Chef Pugliese offered a lamb stew with all the ingredients from Sejah, including bok choy, chard, zucchini, yellow squash, peppers and many other ingredients.
“My stew has been cooking and simmering since 10 a.m.,” he said.
Folks began lining up when he signaled that it was ready for tasting.
Entrance to the Bush Cook event allowed a ticket holder to taste any and all of the dishes prepared by the cooks on Saturday.
Frank Robinson, owner of Bes Craft Café Lounge, had something for the meat eaters and the vegans. Although he does not consider himself a chef, Robinson worked in the kitchen at Salud Restaurant in 2010 to 2011.
“I love to cook and I love to eat,” Robinson.”
He offered a guacamole, which he prepared on the spot in view of his audience.
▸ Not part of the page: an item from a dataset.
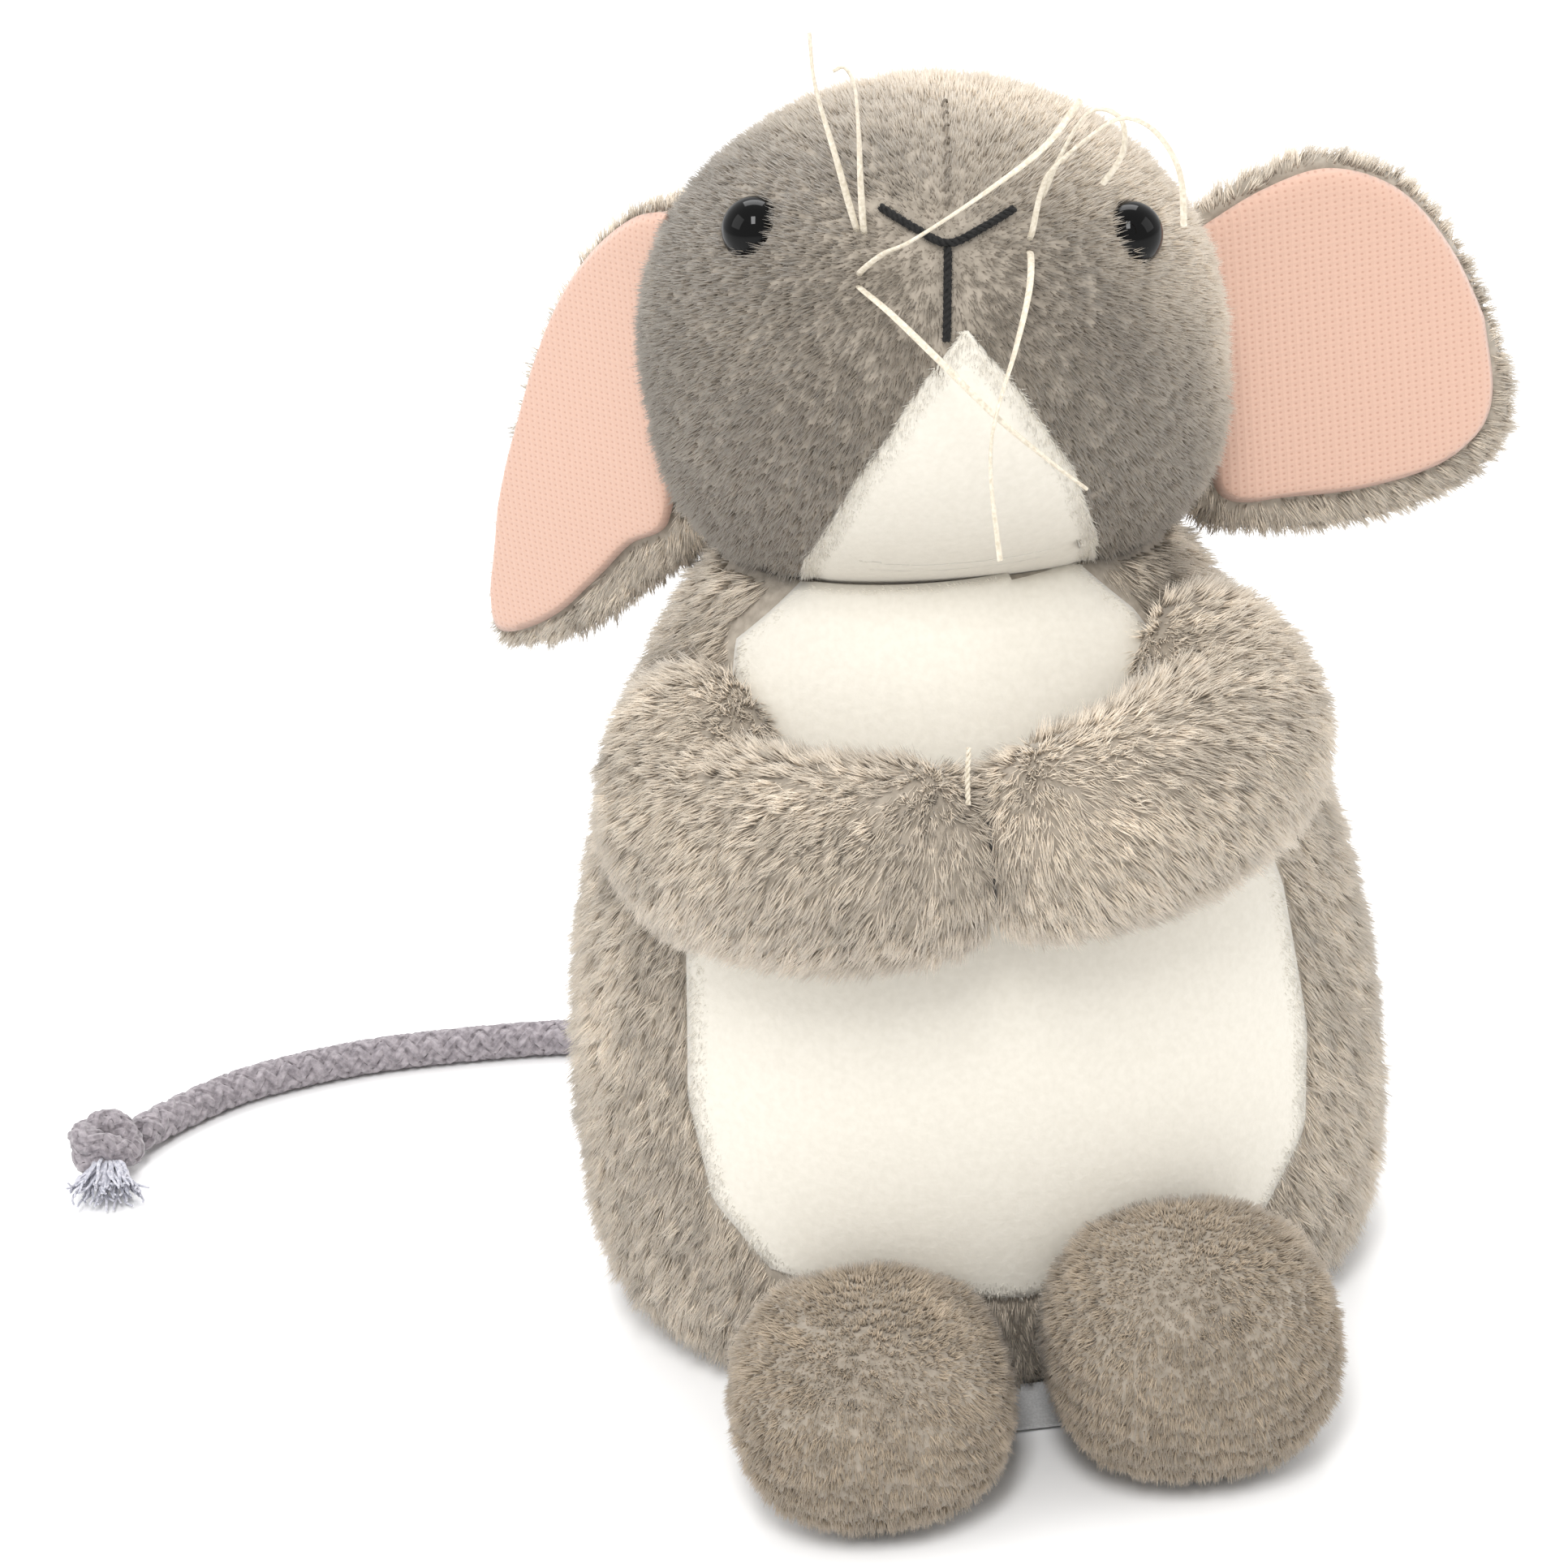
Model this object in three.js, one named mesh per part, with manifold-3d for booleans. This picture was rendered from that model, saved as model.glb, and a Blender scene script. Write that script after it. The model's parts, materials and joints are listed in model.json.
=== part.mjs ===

A green papaya slaw with dragon fruit was “brewing” as they looked on. All his ingredients came from Sejah Farms, he noted.
Robinson unearthed a buried hindquarter of a local pig from the ground near his station. It had been cooking for five hours.
“I wanted to bridge the gap between the Pacific and the Caribbean with my preparation of the pork,” he said.
The pig had been marinated in sorrel and herbs and spices and wrapped in noni leaves and banana leaves. Robinson dug a pit and layered it with stones, rum barrel pieces and dried coconuts. A bed of coals came next. Once the coals were glowing orange, he laid a grate over it and lowered the wrapped meat into the ground and covered it with earth.
“Some folks do not eat pork,” said Robinson. “Local pig is a whole different world. The food a local pig eats makes all the difference. So, you are what you eat, eats.”
The three-day event opened on Friday with a full day of food demonstrations, and culminated Sunday evening with a Farm to Table Dinner, all at Sejah Farm.
Virgin Islands Department of Human Services, V.I. Department of Health, V.I. Department of Agriculture, V.I. Department of Tourism, V.I. Good Food Coalition, Plaza Extra West, Plaza Extra East, Diageo, and Reliable Rental sponsored this event.